Every week in synagogues around the world, a section of the Torah is read. The Torah is divided into 54 portions – called parshas. After each parsha, a selection from the prophets is also read, and these are called the Haftorah. Kagan’s paintings and drawings are responses not only to the text of the Torah and Haftorah, but also to the rabbinic commentary in Talmud and Mishna and to apocrypha that have emerged over the centuries.
“I created the first set of paintings and pencil caricatures from the Haftorah over a six year period,” explained Kagan. “I was at the time working as a filmmaker. Over the last four years using the iPad I have done a second set of visual responses and I am presently working on the third set.”
Rabbis write that there are multiple meanings for each word in Torah, starting with the literal, and moving toward the more subtle and esoteric. Hebrew, as a language itself, offers interweaving permutations as each letter has symbolic and even numerical values, all of which give rise to much interpretation of the text.
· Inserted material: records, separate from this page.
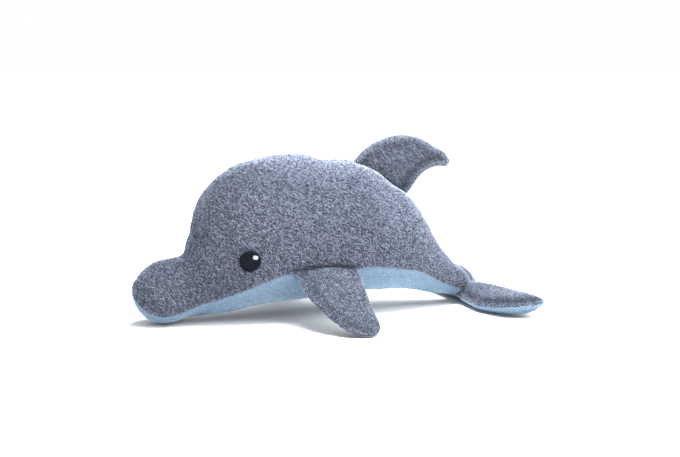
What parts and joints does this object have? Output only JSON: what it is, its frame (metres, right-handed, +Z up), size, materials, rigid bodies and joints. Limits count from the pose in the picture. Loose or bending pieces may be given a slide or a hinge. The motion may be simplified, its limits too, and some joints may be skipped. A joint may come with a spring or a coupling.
{
  "type": "plush dolphin",
  "caption": "Stuffed toy dolphin lying on its belly: grey pile side panels, pale blue belly, dorsal fin, flippers, flukes and embroidered eyes.",
  "frame": {"origin": "on the ground under the middle of the toy's box, with the toy lying on its belly", "axes": "+X towards the tail, +Y towards the animal's right side, +Z up"},
  "size_m": [0.3708, 0.244, 0.1666],
  "materials": {
    "grey_pile": "short looped pile, matte",
    "blue_pile": "short looped pile, matte",
    "fibre_filling": "loose polyester fibre",
    "eye_embroidery": "satin stitch",
    "glint_embroidery": "satin stitch"
  },
  "bodies": {
    "root": {"side_panel_left": "grey_pile", "side_panel_right": "grey_pile", "belly_panel": "blue_pile", "body_stuffing": "fibre_filling", "dorsal_fin_left": "grey_pile", "dorsal_fin_right": "grey_pile", "dorsal_fin_stuffing": "fibre_filling", "flipper_left_upper": "grey_pile", "flipper_left_lower": "grey_pile", "flipper_left_stuffing": "fibre_filling", "flipper_right_upper": "grey_pile", "flipper_right_lower": "grey_pile", "flipper_right_stuffing": "fibre_filling", "fluke_upper": "grey_pile", "fluke_lower": "blue_pile", "fluke_stuffing": "fibre_filling", "eye_left": "eye_embroidery", "eye_left_glint": "glint_embroidery", "eye_right": "eye_embroidery", "eye_right_glint": "glint_embroidery"}
  },
  "joints": []
}
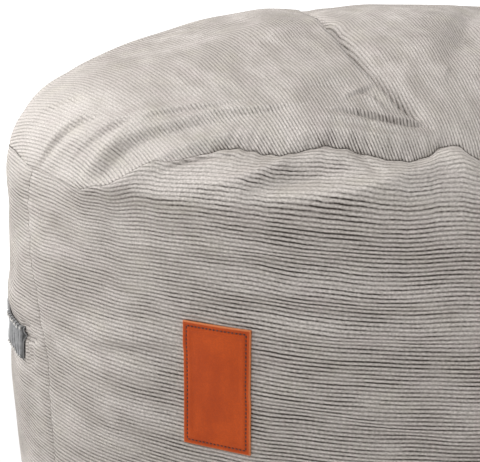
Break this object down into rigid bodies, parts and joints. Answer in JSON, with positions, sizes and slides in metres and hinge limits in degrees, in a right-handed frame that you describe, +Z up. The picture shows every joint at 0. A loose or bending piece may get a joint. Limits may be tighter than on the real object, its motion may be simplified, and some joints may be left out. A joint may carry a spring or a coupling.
{
  "type": "bean bag footstool",
  "caption": "Stout round bean bag footstool in corduroy, with a domed gathered crown, a stitched leather patch on the front and a webbing grab handle on one side.",
  "frame": {"origin": "middle of the flat base, on the floor that the footstool stands on", "axes": "+Z up along the round bag's axis; -Y is the front, and the patch is about 20 degrees to the left of it; the handle is on the left side, round -X"},
  "size_m": [0.6674, 0.6608, 0.508],
  "materials": {
    "corduroy": "brushed wide-wale corduroy, matt, with a soft nap",
    "patch_leather": "smooth tan-orange leather, satin",
    "handle_webbing": "ribbed webbing, matt"
  },
  "bodies": {
    "root": {"filled_bag": "corduroy", "label_patch": "patch_leather", "grab_handle": "handle_webbing"}
  },
  "joints": []
}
“In many of the paintings there are references to the Kabbalah and its imagery,” noted Kagan. “Kabbalah is the spiritual path of Judaism. It provides meditative, mystical and practical guidance. It is a vast field of knowledge and experience. And in much of the imagery there are reflections of Kabbalistic concepts including a basic one that has a visual component called the “Etz Chaim” – the tree of life, and it divides into 10 energy-like centers called Sephirot that are part of this tree. Each of these has colors associated with it.”
Making images from these inspired words is a challenge. At one time because of the second commandment, which forbids making idols, image making was frowned upon until the last two centuries when Jewish graphic artists began to express themselves. Kagan took on these projects as a personal assignment of doing a drawing for each week.
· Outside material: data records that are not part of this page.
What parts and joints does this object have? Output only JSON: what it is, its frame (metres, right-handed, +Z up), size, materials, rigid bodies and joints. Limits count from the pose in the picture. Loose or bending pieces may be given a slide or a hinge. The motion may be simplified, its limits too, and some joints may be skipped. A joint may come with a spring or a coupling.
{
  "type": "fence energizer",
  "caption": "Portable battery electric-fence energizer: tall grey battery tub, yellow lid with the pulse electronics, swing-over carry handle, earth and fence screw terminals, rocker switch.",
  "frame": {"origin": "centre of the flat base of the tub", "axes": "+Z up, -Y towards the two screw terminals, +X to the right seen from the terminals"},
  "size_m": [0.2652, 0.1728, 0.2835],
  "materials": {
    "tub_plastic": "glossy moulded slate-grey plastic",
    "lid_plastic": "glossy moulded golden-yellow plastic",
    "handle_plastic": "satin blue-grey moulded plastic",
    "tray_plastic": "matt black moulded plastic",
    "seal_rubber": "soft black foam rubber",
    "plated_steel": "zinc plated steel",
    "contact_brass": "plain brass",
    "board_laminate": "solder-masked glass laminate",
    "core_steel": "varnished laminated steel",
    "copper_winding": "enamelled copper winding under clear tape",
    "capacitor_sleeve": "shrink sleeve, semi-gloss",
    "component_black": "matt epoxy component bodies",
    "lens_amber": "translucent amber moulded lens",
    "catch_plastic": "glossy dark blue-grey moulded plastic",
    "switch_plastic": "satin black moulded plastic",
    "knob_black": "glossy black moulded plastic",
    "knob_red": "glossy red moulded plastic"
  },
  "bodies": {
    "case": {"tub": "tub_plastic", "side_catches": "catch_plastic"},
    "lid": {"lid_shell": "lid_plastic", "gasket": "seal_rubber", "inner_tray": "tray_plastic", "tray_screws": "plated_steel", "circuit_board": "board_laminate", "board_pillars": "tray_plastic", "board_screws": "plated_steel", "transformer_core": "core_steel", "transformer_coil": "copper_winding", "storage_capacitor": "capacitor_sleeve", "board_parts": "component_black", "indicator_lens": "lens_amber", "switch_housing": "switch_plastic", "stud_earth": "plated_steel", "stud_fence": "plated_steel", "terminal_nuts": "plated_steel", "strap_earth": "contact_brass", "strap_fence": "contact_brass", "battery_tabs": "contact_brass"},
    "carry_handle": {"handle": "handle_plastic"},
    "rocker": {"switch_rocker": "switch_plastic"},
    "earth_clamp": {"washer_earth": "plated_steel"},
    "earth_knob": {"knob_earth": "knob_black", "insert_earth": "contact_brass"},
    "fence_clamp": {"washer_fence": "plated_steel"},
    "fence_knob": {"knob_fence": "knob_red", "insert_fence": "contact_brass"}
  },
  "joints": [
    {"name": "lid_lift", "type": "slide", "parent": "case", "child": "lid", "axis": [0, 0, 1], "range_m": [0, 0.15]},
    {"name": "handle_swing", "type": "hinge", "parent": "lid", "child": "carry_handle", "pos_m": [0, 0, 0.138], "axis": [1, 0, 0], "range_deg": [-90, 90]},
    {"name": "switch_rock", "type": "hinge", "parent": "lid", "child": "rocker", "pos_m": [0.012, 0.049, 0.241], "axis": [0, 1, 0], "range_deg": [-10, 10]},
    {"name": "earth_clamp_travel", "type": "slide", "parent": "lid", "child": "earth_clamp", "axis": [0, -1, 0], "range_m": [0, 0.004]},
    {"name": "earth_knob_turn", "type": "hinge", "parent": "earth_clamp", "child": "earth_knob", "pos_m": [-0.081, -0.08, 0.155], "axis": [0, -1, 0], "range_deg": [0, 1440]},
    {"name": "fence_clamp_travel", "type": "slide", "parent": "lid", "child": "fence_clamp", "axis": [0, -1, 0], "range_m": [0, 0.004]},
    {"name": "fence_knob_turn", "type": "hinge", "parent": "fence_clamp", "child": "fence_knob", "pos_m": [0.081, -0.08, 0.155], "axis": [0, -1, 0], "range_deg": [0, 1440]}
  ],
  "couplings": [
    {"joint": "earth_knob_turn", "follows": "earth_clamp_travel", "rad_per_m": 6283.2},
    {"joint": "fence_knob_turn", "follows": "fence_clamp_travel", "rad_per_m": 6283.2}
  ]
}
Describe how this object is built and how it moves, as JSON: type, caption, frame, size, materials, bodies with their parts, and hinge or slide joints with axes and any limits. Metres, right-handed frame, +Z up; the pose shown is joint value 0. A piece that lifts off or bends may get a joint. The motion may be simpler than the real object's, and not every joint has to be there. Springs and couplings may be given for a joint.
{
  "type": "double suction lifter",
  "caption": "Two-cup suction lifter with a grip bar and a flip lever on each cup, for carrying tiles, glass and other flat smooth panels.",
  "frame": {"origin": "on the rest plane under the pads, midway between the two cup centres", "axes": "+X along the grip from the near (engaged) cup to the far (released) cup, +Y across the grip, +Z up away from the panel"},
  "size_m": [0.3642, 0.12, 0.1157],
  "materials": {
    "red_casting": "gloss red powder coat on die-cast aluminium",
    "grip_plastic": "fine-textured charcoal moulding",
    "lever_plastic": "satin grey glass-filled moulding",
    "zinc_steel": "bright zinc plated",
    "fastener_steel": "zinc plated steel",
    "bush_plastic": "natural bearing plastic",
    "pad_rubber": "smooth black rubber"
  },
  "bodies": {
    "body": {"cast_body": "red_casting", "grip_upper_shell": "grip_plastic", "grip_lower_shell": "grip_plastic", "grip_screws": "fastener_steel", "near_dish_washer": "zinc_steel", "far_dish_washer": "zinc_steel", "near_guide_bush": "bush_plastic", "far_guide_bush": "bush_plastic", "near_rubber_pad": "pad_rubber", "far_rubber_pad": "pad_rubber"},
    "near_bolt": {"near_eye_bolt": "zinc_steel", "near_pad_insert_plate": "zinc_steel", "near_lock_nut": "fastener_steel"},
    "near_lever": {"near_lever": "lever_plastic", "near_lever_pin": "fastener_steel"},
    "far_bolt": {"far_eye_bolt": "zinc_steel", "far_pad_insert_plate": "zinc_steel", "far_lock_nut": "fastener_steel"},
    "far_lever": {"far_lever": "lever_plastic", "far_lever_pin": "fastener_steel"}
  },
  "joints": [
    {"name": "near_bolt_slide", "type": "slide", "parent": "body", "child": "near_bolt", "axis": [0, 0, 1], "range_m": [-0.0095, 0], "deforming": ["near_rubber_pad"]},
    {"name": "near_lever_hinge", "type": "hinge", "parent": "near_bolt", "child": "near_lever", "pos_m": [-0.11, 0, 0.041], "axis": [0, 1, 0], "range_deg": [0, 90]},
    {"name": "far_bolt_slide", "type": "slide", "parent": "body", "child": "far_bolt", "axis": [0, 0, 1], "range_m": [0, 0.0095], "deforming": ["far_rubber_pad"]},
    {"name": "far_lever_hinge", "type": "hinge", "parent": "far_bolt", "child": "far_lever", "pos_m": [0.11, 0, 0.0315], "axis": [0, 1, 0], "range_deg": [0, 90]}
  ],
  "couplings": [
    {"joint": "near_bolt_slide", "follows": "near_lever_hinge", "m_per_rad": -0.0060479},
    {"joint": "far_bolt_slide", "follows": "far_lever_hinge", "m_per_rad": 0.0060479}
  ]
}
“It has been fun and a challenge and an opportunity to get closer to Torah,” he explained. “I must admit these images are mostly surface and just touching the edges of the depth one could go into the teachings.”
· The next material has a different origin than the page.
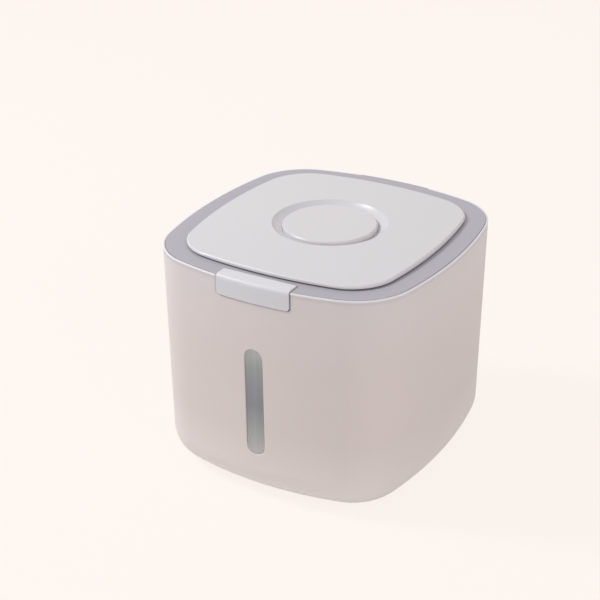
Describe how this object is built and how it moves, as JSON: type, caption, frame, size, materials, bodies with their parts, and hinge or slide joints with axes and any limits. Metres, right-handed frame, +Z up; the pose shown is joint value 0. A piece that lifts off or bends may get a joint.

It is said that everyone should write a copy of the Torah during their life times. These are his versions. He hopes the images entertain, provoke and inspire the viewer to further examinations and insights and encourage people to explore more these remarkable writings.
“Each illustration draws me closer to my history, our history, my family, our ancestors and to reminding me of the ethics, imagination, and abiding courage of our sages and our people,” said Kagan. “I have had the gift of being a Jew in America.”
He comments that he has had the fortune of grandparents who risked immigration and the unknown, leaving Europe and probably escaping death in the Holocaust. His family tree reaches back to rabbis on all sides for hundreds of years. They were all orthodox and may not have approved of his drawings. “But I am in their debt for bringing me here where I have had the blessings, as is said in morning prayers, of kindness, mercy and grace to be a creative being. And I am grateful.”
Professor Kagan teaches graduate courses at the School of Cinematic Arts at USC and has created the Change Making Media Lab which specializes in developing and creating Entertainment Education (EE) emphasizing the values of narrative dramas and comedies to successfully motivate behavior change.
Some of his feature credits include the box-office hits “Heros” with Henry Winkler, the political thriller “The Big Fix” with Richard Dreyfuss, “The Chosen” from Chaim Potok’s classic novel, and “The Journey of Natty Gann.” Among his many television shows are Katherine: The Making of an American Revolutionary and HBO’s “Conspiracy: The Trial of the Chicago 8.” Among his other television films are “Descending Angel” about former Nazi criminals disguising themselves in the US and “Color of Justice” with Judd Hirsh about racism.
Jeremy Kagan will be the featured guest on April 19, 2023, 7 pm MDT on Art and Scroll Studio: A zoom series that celebrates the makers and creators of Judaic art.